European unemployment scheme could absorb quarter of crisis losses – study

by HP 29.01.2019 From our online archive
Countries facing job losses in a crisis could borrow from joint fund
Member states receive a one-time transfer from the scheme if unemployment is above its long-term average Photo: Shutterstock
Member states receive a one-time transfer from the scheme if unemployment is above its long-term average Photo: Shutterstock

A euro area scheme to support national unemployment systems could absorb up to a quarter of economic losses at times of recession, a new study has found.

The plan for a European Unemployment Re-insurance Scheme was put forward by the European Commission in 2017 as a way to provide "breathing space for national public finances and help to emerge from the crisis 'faster and stronger'".

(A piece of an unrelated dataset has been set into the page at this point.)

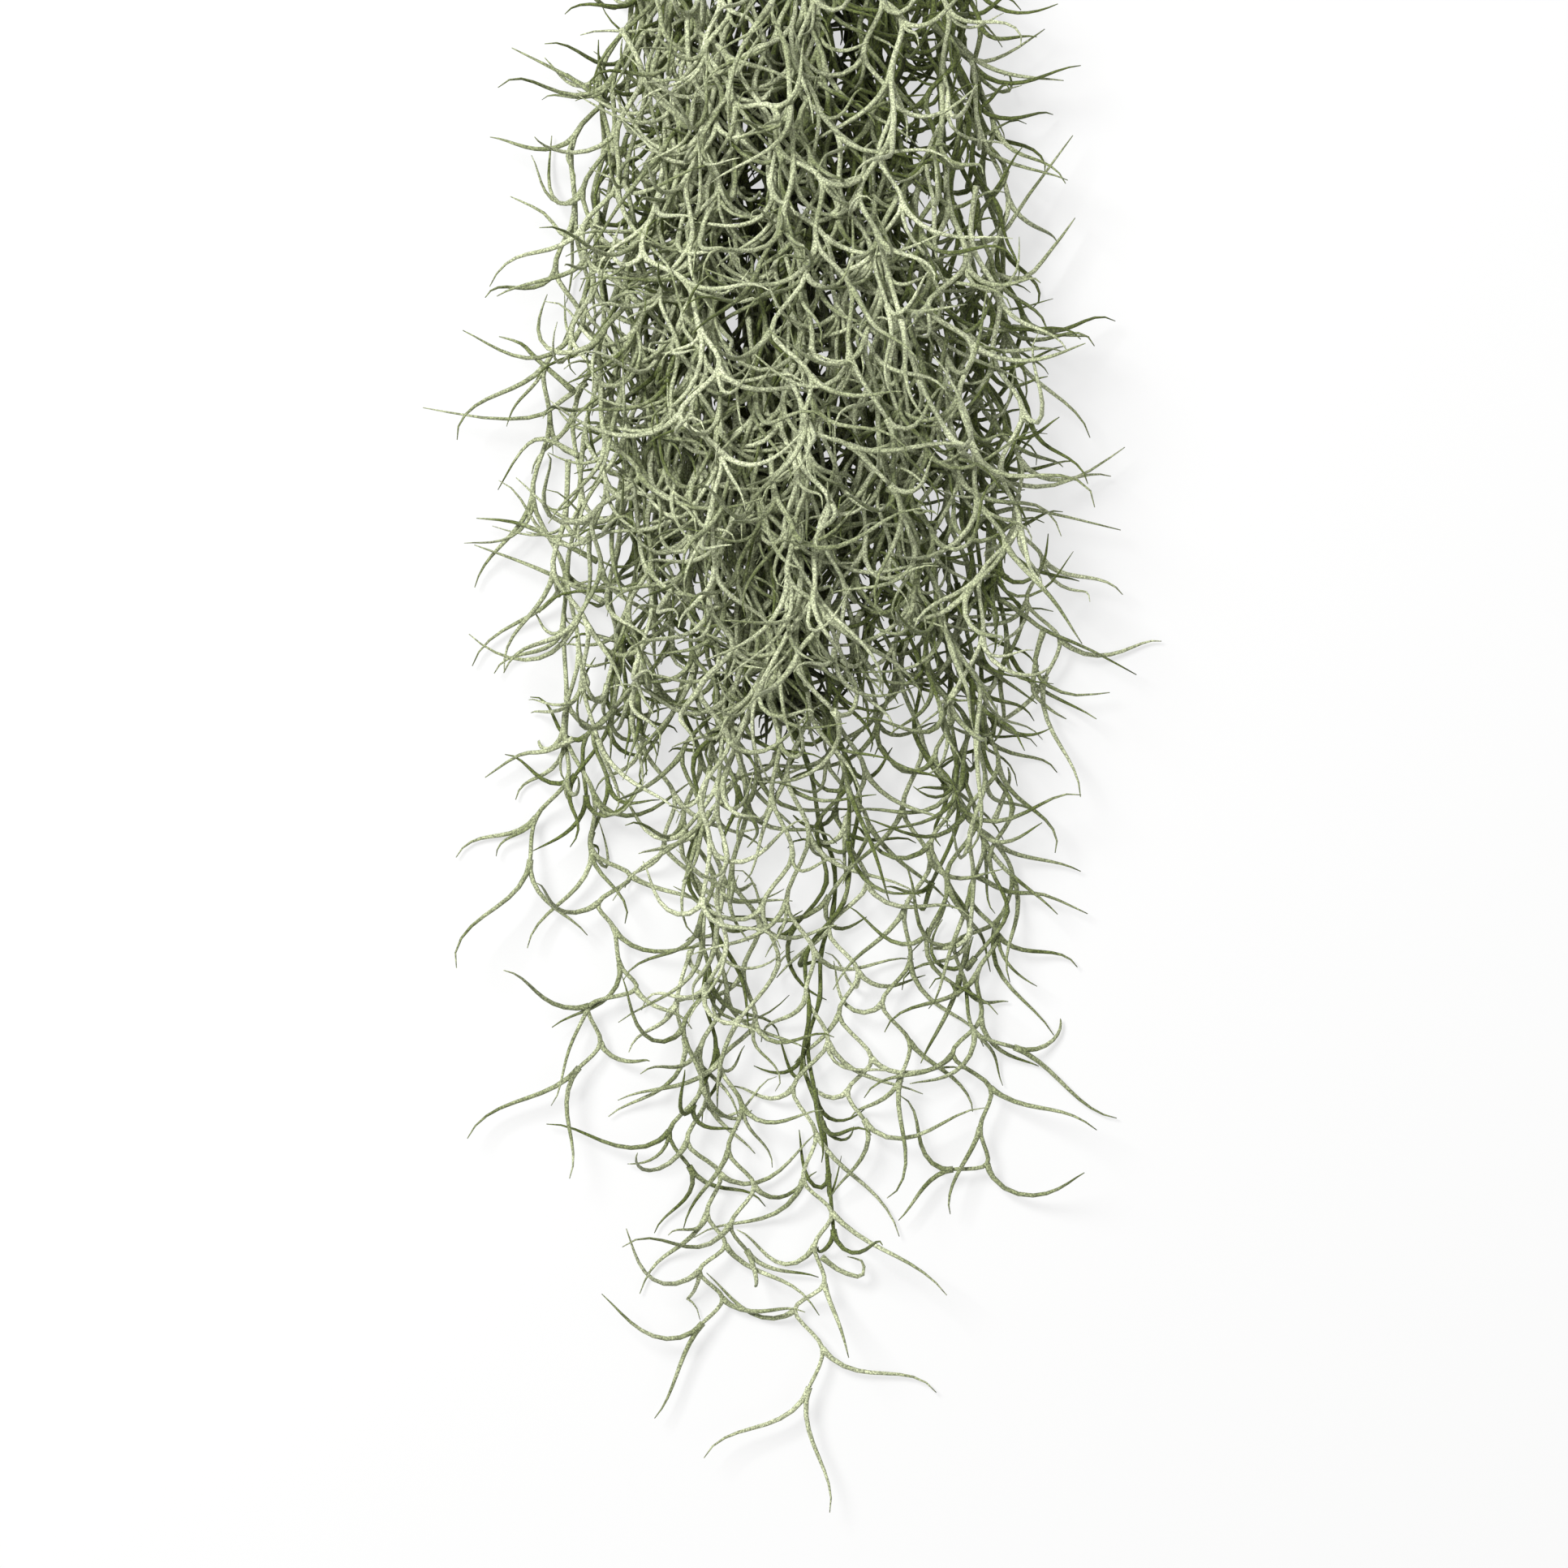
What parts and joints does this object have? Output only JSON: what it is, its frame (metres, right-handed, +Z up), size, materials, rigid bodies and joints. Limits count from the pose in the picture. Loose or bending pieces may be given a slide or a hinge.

The scheme would mean that an EU country facing economic crisis which leads to huge job losses could borrow from a joint fund.

The country would then reimburse the funds once the recession is over.

The new study, carried out by the Institute for Economic Research (ifo) scientist Mathias Dolls, shows such a system could absorb an average of 15% to 25% of losses due to rising unemployment in deep recessions.

However, the scheme could lead to an unfair system in which some states become permanent beneficiaries while others provide permanent transfers, the study also said.

In order to prevent this, the unemployment insurance scheme would need to contain certain features, such as providing support only during severe recessions, or if unemployment was above its long-term average and the year-on-year increase in the rate exceeded a certain threshold.

The paper shows that among the countries that would have received support from the plan during the 2008 crisis were Ireland, Latvia, Spain. But under a different variant of the plan the group would also have included Austria, Finland, France and Germany.